Changes include new information about risks associated with Tivicay during pregnancy and a removal of older drugs owing to toxicities.
The Department of Health and Human Services has revised its pediatric HIV treatment guidelines as follows:
- As a result of recent research indicating an apparent association between the use of Tivicay (dolutegravir) during conception and an increase in the risk of neural tube defects in newborns, care providers are now advised to discuss this potential risk with their patients.
- A new boxed-panel recommendation supports starting antiretroviral (ARV) treatment in all infants and children with HIV who have not yet taken ARVs. Wording has been updated to recommend the rapid initiation of ARV treatment (within one to two weeks of diagnosis) among children between six and 12 weeks of age with Stage 3 HIV disease as well as an expedited discussion of medication adherence for children in this age group. For infants in this age range with less advanced HIV disease, clinicians should wait longer to fully assess and address adherence issues before starting them on treatment for the virus.
- New weight parameters have been added to the recommendations regarding which ARVs to use for the first-line treatment for children with HIV.

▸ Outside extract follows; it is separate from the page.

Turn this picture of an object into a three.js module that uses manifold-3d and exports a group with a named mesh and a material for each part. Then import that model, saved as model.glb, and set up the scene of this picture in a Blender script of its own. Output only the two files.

- The guidelines have removed some older ARVs as a result of unacceptable toxicities, inferior efficacy in suppressing HIV, a high pill burden, other drug-related concerns and a limited amount of pediatric data.
- All adolescents with HIV are now recommended to receive mental health and substance abuse screening.
- New pediatric data, including dosing information, as well as information about newly approved ARVs has been added to the drug sections regarding fixed-dose combination ARV tablets.